Reproduce exactly the lines of the material beneath, from the line that contains "open towards +Y" to the line that contains "obj.matrix_parent_inverse = Matrix.Identity(4)", both included, and no other lines.

▼

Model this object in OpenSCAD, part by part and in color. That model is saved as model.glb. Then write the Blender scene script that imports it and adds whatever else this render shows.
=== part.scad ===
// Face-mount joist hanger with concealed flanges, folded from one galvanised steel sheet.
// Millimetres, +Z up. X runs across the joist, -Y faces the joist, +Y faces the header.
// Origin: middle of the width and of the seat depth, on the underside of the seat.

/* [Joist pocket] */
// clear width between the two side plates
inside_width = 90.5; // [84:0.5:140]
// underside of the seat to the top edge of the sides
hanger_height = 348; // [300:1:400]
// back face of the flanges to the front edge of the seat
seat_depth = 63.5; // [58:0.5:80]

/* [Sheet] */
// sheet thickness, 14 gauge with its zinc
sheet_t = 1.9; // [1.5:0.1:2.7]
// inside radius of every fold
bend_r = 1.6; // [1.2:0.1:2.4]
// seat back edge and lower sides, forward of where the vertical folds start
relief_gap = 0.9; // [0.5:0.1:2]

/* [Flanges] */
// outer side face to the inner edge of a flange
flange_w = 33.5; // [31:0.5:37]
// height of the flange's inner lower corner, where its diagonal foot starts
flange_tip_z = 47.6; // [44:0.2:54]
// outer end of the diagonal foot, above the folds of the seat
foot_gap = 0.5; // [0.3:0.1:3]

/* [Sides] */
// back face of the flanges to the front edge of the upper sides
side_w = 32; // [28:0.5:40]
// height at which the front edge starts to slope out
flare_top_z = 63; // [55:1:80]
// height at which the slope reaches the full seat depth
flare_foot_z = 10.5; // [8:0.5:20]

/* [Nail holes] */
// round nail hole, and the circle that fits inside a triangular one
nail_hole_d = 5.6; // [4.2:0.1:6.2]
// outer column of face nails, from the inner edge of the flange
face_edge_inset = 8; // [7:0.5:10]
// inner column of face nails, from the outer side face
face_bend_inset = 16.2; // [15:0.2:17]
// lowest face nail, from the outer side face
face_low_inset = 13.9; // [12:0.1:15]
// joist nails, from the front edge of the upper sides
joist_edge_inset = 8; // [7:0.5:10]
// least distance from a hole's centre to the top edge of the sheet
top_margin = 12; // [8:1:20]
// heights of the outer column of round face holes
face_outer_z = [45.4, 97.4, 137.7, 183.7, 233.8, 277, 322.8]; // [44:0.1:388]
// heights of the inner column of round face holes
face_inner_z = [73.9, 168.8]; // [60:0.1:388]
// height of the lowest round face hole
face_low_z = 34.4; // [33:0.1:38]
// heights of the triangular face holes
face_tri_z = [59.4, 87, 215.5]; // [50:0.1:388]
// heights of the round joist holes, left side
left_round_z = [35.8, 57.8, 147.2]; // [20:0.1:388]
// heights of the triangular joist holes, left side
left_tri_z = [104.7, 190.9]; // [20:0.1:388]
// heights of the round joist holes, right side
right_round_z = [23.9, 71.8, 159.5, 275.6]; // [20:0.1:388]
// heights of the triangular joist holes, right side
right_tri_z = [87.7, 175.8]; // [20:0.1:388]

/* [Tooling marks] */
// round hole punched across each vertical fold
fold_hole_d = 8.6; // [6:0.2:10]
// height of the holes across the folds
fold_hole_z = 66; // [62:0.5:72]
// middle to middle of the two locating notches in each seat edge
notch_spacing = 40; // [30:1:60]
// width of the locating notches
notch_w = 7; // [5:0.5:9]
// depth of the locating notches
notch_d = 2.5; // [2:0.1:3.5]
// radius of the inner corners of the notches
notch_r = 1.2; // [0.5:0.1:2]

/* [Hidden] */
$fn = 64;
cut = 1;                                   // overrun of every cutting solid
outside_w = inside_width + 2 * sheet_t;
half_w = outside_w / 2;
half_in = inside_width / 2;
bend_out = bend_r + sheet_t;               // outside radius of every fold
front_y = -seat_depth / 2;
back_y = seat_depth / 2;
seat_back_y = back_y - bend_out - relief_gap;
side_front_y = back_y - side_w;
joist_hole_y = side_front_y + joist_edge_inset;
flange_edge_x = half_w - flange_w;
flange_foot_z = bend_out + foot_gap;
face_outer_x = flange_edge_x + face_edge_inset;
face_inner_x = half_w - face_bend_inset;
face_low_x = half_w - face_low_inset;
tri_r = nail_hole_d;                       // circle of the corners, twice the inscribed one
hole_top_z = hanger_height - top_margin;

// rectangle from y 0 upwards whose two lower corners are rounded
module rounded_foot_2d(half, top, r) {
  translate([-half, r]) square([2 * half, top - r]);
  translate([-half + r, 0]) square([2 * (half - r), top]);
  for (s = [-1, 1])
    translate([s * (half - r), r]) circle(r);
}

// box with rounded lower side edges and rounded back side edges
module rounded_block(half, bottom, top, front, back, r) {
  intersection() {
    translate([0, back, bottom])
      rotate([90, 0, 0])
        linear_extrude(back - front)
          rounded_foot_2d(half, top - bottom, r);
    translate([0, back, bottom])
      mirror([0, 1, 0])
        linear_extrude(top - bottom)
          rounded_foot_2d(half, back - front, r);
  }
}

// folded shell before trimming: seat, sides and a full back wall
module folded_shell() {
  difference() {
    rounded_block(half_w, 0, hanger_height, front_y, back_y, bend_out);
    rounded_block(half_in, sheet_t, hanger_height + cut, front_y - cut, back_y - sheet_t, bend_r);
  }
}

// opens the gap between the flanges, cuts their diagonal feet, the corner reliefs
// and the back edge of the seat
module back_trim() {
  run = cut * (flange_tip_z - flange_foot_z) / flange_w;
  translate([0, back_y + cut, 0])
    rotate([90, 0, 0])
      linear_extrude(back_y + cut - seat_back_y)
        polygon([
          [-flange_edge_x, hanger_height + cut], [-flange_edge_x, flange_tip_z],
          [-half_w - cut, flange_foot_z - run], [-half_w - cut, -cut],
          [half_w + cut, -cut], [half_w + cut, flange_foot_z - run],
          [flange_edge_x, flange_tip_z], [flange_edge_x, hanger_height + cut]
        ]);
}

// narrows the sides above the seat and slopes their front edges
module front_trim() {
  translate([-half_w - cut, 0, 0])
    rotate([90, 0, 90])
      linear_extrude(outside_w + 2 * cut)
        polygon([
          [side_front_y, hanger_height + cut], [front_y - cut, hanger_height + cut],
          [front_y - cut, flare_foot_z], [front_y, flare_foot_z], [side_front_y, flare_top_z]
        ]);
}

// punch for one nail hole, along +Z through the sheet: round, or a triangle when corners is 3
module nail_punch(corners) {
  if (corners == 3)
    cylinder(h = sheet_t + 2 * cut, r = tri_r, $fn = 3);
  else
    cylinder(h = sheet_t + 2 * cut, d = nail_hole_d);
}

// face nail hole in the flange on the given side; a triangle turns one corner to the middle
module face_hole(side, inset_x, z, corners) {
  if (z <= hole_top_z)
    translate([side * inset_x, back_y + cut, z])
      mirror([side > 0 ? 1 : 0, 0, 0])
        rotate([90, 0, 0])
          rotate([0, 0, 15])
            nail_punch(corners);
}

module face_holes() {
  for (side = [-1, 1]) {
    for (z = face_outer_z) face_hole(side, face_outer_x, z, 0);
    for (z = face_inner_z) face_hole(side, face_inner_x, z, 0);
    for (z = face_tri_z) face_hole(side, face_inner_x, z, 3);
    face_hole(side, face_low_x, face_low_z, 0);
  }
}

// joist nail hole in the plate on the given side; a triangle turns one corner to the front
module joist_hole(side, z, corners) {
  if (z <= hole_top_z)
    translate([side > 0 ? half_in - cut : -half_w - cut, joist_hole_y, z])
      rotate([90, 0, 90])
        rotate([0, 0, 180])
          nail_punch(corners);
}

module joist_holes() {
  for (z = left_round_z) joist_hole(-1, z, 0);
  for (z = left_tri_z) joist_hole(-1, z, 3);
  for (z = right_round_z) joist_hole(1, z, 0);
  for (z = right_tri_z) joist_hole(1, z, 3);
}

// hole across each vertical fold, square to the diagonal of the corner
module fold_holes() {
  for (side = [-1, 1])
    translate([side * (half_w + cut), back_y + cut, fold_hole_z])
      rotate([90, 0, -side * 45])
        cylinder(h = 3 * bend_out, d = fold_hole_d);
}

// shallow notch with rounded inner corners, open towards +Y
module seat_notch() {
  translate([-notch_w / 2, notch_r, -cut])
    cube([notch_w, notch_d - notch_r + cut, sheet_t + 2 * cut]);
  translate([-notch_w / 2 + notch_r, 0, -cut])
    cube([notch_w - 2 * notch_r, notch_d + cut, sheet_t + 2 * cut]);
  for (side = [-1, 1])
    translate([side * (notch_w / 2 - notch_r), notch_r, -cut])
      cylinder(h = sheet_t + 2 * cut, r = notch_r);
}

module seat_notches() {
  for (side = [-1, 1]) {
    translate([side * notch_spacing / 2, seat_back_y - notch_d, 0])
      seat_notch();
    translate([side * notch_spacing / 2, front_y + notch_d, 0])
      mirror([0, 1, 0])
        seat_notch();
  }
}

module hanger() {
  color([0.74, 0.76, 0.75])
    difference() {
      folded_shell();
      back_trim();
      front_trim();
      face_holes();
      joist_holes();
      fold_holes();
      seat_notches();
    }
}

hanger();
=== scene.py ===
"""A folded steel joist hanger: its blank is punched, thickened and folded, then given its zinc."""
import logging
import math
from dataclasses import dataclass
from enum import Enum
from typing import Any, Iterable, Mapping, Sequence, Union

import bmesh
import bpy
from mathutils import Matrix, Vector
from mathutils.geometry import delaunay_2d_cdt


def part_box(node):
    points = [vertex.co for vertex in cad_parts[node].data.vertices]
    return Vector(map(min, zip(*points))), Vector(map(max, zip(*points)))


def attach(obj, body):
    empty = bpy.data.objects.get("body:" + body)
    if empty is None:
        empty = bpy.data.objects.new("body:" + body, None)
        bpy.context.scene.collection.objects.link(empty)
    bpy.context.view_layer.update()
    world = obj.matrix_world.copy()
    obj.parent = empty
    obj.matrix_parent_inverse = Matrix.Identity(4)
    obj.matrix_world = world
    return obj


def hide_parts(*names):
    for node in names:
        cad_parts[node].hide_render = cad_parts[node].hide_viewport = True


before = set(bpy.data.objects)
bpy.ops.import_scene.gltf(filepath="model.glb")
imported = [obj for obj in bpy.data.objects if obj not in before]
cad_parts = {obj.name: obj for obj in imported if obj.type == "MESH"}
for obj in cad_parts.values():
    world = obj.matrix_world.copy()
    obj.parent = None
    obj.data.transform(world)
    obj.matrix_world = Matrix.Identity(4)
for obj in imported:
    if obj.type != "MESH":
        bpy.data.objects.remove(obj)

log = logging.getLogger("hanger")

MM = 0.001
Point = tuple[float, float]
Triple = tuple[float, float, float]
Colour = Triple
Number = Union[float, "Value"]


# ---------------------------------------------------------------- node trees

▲

Task output:
// shallow notch with rounded inner corners, open towards +Y
module seat_notch() {
  translate([-notch_w / 2, notch_r, -cut])
    cube([notch_w, notch_d - notch_r + cut, sheet_t + 2 * cut]);
  translate([-notch_w / 2 + notch_r, 0, -cut])
    cube([notch_w - 2 * notch_r, notch_d + cut, sheet_t + 2 * cut]);
  for (side = [-1, 1])
    translate([side * (notch_w / 2 - notch_r), notch_r, -cut])
      cylinder(h = sheet_t + 2 * cut, r = notch_r);
}

module seat_notches() {
  for (side = [-1, 1]) {
    translate([side * notch_spacing / 2, seat_back_y - notch_d, 0])
      seat_notch();
    translate([side * notch_spacing / 2, front_y + notch_d, 0])
      mirror([0, 1, 0])
        seat_notch();
  }
}

module hanger() {
  color([0.74, 0.76, 0.75])
    difference() {
      folded_shell();
      back_trim();
      front_trim();
      face_holes();
      joist_holes();
      fold_holes();
      seat_notches();
    }
}

hanger();
=== scene.py ===
"""A folded steel joist hanger: its blank is punched, thickened and folded, then given its zinc."""
import logging
import math
from dataclasses import dataclass
from enum import Enum
from typing import Any, Iterable, Mapping, Sequence, Union

import bmesh
import bpy
from mathutils import Matrix, Vector
from mathutils.geometry import delaunay_2d_cdt


def part_box(node):
    points = [vertex.co for vertex in cad_parts[node].data.vertices]
    return Vector(map(min, zip(*points))), Vector(map(max, zip(*points)))


def attach(obj, body):
    empty = bpy.data.objects.get("body:" + body)
    if empty is None:
        empty = bpy.data.objects.new("body:" + body, None)
        bpy.context.scene.collection.objects.link(empty)
    bpy.context.view_layer.update()
    world = obj.matrix_world.copy()
    obj.parent = empty
    obj.matrix_parent_inverse = Matrix.Identity(4)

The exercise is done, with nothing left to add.